## start
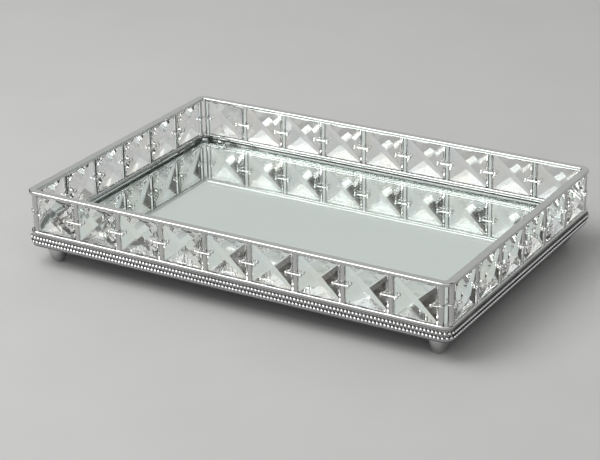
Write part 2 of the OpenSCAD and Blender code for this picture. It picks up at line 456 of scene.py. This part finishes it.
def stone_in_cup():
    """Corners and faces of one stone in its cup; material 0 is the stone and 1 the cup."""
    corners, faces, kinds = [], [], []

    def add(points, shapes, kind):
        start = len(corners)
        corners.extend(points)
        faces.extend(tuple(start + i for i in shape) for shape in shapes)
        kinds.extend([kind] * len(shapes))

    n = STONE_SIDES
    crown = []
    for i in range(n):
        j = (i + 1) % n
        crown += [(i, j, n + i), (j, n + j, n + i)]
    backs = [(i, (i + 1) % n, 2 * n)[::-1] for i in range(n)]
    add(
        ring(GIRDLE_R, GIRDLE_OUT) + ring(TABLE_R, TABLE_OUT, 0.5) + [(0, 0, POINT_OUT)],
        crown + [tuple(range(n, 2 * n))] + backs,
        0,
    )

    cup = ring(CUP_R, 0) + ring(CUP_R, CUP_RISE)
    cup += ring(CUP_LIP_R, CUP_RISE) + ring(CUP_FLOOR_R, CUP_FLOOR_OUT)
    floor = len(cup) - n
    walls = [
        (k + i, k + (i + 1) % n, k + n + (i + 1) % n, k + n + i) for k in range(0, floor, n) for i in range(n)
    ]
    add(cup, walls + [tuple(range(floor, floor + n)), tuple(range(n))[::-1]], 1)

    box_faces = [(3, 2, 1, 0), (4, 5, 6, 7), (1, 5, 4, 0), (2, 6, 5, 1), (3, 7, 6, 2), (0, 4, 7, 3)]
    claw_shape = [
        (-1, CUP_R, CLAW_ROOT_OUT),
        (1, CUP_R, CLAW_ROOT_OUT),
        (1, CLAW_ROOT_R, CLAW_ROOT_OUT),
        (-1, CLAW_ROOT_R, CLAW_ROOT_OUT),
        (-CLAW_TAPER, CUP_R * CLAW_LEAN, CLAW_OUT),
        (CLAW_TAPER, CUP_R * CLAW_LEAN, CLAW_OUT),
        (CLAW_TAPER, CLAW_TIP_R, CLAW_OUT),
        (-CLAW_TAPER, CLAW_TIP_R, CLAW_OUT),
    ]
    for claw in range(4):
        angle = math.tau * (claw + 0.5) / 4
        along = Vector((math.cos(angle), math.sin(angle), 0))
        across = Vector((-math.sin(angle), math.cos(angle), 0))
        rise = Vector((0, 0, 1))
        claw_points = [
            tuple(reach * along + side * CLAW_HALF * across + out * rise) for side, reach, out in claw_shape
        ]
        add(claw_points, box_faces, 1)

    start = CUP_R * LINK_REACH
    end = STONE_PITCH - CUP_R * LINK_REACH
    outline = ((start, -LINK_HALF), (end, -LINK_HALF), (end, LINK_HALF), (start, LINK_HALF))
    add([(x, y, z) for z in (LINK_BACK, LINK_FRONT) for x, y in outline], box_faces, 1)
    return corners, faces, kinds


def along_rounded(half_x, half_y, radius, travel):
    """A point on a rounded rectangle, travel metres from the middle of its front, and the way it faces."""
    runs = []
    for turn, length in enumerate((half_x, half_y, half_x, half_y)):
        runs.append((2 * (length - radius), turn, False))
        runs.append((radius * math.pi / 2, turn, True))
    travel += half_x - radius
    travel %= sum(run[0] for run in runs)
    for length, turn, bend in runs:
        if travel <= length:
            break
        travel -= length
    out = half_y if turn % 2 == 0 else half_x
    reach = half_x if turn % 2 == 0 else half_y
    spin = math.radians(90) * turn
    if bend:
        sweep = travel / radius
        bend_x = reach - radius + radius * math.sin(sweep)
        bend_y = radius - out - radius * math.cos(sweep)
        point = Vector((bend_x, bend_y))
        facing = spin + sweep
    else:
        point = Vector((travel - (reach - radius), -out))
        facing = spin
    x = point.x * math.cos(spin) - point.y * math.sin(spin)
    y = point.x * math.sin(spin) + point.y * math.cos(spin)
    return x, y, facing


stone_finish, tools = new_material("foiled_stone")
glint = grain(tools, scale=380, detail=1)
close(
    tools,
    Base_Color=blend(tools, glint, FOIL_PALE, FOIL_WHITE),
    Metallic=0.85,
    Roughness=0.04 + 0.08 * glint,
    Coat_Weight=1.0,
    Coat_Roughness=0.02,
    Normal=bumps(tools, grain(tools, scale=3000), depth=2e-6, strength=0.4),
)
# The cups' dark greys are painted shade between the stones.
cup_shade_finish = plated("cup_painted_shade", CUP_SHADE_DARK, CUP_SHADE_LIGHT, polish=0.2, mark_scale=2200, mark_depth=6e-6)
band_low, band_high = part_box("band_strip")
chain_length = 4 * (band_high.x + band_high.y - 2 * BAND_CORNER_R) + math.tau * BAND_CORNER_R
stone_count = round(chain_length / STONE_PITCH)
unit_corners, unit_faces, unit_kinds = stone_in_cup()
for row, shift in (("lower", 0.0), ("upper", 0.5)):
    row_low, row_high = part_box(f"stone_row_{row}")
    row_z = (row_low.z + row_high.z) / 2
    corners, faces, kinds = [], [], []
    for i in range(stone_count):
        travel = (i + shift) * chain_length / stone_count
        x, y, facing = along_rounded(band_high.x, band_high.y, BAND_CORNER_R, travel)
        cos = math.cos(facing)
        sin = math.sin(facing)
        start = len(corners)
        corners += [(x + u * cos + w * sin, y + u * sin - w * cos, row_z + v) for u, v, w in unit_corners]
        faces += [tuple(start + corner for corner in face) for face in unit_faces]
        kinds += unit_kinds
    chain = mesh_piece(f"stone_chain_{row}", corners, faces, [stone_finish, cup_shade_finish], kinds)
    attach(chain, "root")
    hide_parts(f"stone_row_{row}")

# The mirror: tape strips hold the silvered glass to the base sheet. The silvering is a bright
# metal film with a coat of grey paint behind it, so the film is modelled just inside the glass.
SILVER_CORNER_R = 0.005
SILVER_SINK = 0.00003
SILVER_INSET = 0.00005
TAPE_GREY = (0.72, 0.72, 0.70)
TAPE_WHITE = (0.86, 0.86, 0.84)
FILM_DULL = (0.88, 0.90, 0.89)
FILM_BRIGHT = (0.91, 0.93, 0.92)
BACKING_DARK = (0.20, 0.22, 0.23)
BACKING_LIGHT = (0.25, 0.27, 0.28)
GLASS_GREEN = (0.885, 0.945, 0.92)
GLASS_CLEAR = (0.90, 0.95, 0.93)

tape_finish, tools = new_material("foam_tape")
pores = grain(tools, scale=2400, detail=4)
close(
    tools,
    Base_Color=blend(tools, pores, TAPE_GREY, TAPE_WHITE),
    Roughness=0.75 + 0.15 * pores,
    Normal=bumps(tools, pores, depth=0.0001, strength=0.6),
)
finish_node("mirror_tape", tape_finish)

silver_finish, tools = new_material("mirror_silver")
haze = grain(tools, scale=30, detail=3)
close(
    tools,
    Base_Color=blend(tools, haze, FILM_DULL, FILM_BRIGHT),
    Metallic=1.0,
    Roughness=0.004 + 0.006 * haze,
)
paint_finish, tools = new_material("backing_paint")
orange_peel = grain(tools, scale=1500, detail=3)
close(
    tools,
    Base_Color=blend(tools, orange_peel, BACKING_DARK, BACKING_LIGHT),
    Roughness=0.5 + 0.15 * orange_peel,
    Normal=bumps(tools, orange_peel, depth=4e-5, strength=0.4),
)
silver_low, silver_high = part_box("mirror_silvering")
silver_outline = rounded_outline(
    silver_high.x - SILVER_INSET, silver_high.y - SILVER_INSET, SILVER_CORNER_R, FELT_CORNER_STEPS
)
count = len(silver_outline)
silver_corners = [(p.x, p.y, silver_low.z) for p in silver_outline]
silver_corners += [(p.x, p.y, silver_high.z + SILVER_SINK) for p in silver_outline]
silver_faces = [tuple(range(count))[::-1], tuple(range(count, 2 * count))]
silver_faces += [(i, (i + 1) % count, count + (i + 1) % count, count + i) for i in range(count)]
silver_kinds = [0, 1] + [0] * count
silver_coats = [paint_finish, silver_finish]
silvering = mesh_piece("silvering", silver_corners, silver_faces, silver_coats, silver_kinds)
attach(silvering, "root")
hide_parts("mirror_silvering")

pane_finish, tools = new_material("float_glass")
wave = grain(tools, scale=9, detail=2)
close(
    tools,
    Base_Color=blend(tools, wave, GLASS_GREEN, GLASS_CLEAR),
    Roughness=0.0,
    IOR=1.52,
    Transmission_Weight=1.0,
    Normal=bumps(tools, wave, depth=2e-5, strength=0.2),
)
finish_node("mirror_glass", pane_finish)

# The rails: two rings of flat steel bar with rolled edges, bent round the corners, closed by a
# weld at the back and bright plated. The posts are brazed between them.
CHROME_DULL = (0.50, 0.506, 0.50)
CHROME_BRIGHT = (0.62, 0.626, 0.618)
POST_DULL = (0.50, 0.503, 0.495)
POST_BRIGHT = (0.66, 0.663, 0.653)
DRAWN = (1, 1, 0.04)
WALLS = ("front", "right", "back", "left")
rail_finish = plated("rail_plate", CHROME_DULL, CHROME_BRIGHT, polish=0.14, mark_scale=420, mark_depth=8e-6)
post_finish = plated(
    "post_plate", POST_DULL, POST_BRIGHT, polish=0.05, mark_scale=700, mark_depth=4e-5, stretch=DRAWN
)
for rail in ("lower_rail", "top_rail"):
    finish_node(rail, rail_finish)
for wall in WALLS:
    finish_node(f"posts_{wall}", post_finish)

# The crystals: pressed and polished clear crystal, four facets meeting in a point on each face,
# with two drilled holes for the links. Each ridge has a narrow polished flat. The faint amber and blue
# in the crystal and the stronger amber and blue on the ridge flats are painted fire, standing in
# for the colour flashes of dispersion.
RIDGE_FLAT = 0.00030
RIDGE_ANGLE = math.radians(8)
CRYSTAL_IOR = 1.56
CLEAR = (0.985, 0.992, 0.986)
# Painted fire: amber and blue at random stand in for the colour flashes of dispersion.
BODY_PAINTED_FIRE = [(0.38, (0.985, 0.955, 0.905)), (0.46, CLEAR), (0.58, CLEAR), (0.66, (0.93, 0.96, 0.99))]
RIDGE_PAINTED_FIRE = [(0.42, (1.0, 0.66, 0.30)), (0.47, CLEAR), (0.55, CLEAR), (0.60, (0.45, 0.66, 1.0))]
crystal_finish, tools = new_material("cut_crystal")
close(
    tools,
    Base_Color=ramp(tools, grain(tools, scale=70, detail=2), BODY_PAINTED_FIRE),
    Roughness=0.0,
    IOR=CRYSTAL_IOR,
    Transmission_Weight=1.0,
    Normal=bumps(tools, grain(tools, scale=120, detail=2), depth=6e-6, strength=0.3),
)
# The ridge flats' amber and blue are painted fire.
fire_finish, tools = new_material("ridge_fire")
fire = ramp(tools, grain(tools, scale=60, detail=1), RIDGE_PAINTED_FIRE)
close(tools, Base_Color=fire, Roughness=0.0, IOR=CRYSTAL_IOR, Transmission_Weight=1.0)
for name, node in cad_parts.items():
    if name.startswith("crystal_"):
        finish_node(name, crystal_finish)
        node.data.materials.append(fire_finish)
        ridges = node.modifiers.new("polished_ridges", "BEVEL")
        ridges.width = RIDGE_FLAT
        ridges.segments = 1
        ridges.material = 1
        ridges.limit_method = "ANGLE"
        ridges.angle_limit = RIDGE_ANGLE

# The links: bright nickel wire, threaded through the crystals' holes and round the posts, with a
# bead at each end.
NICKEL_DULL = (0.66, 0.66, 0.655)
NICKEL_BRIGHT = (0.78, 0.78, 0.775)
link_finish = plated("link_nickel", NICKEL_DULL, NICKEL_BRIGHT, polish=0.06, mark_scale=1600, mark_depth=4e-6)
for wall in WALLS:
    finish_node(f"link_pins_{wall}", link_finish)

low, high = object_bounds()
## end
**TO DO:**
Copy exactly the lines that run from the first line of the data to the line containing "add(cup, walls +", please, with both ends included and nothing else.

**TASK SOLUTION:**
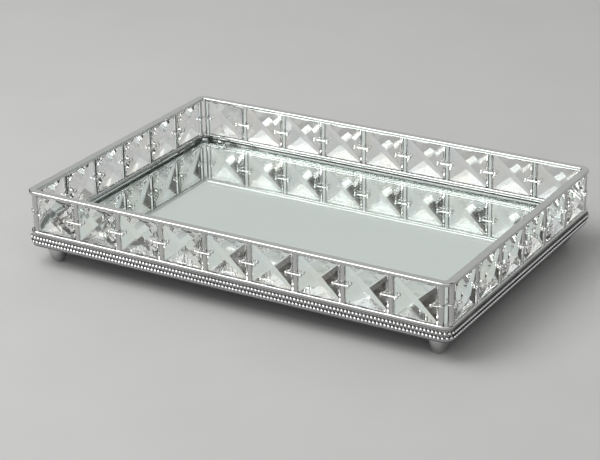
Write part 2 of the OpenSCAD and Blender code for this picture. It picks up at line 456 of scene.py. This part finishes it.
def stone_in_cup():
    """Corners and faces of one stone in its cup; material 0 is the stone and 1 the cup."""
    corners, faces, kinds = [], [], []

    def add(points, shapes, kind):
        start = len(corners)
        corners.extend(points)
        faces.extend(tuple(start + i for i in shape) for shape in shapes)
        kinds.extend([kind] * len(shapes))

    n = STONE_SIDES
    crown = []
    for i in range(n):
        j = (i + 1) % n
        crown += [(i, j, n + i), (j, n + j, n + i)]
    backs = [(i, (i + 1) % n, 2 * n)[::-1] for i in range(n)]
    add(
        ring(GIRDLE_R, GIRDLE_OUT) + ring(TABLE_R, TABLE_OUT, 0.5) + [(0, 0, POINT_OUT)],
        crown + [tuple(range(n, 2 * n))] + backs,
        0,
    )

    cup = ring(CUP_R, 0) + ring(CUP_R, CUP_RISE)
    cup += ring(CUP_LIP_R, CUP_RISE) + ring(CUP_FLOOR_R, CUP_FLOOR_OUT)
    floor = len(cup) - n
    walls = [
        (k + i, k + (i + 1) % n, k + n + (i + 1) % n, k + n + i) for k in range(0, floor, n) for i in range(n)
    ]
    add(cup, walls + [tuple(range(floor, floor + n)), tuple(range(n))[::-1]], 1)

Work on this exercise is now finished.